Season pass sales up 24% in units

“Turning now to our 2016-2017 season pass sales for our US resorts; we are extremely pleased with our season pass sales to date. Through September 18, 2016, US ski season pass sales increased approximately 24% in units and 29% in sales dollars, compared to the prior year period ended September 20, 2015.”

Growth driven by “increasingly sophisticated marketing”

“Our growth continues to be driven by our increasingly sophisticated and targeted marketing efforts to move destination guests in to our season pass products, with this segment representing over half of this year’s growth. As always, we do expect our season pass growth rates to decline through the end of our selling season, given that some of the increase is driven by our efforts to encourage guests to purchase their passes earlier in the year.”

Goal is to get people to buy season passes and increase renewal rate

“And so for us our goal is really to move people from buying daily (inaudible) to buying season passes because we know that the renewal rate or the return rate on a season pass is much higher than if they are just buying a (inaudible). And then our goal once they are in the season pass program is to get them to renew that first year and second year, and one of our top priorities for this year has been to increase that first year renewal rate because obviously we are adding so many people to the program and we’ve been very successful with that.”

Renewal rate goes way up in second or third year

“The key obviously is, once you see a second year or a third year, all of a sudden the renewal rate goes way up. So one of the things that is driving our growth is increasing that renewal rate and a big part of that is us being smarter and more sophisticate in terms of how we talk to people, the message we send and how we get them to come back in to the program.”

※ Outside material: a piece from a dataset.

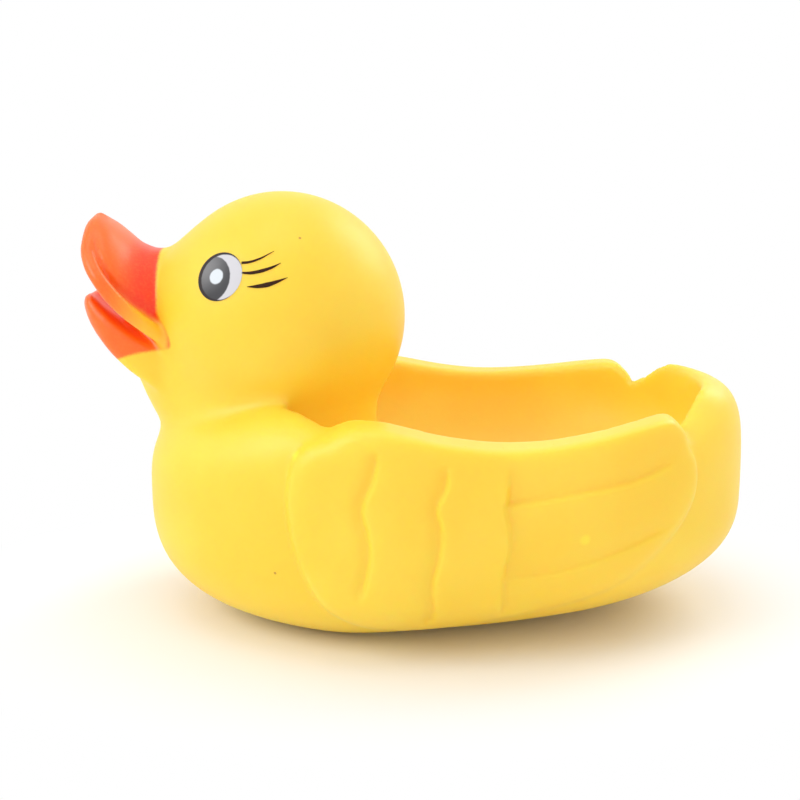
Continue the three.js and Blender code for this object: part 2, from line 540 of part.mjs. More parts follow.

Stable dollar should help international sales but will be tough to get to where it was 2 or 3 years ago

“I think as we go in to this year, we are seeing a better stability, one the currency having (inaudible) to the US dollar remained strong, but if you think about a year ago it was really in the middle of especially we think about a year ago last summer or spring, the US dollar was strengthening dramatically causing some instability there. I think now with the currency having stabilized we feel like that positions us pretty well going in to this year in terms of really for those countries where we did see some decline to really kind of moderate those declines if not eliminate them in some cases. We are also quite hopeful to be able to continue to drive growth from Australia. That said, with the strong US dollar, I don’t think we can necessarily get back to where we were 2.5, 3 years ago without seeing some shift in currency. ”

We have not seen a slowdown in the high end consumer

” I think we – what I’d say is that we have not seen a slowdown in the high end consumer. I don’t know that our confidence is any higher today than it was a year ago in the high end guest and their discretionary spending. Obviously there have been some wild wolves or whatever in high end consumer spending seen in some parts of travel, some parts of retail in particular. But what we are seeing is, it feels like vacation spending in particular has so far been strong and certainly over the summer we didn’t see any signs of some kind of slow down. I think people are still booking trips and may be this trend towards buying experiences, spending money on experiences versus buying luxury goods. Obviously that would help us.”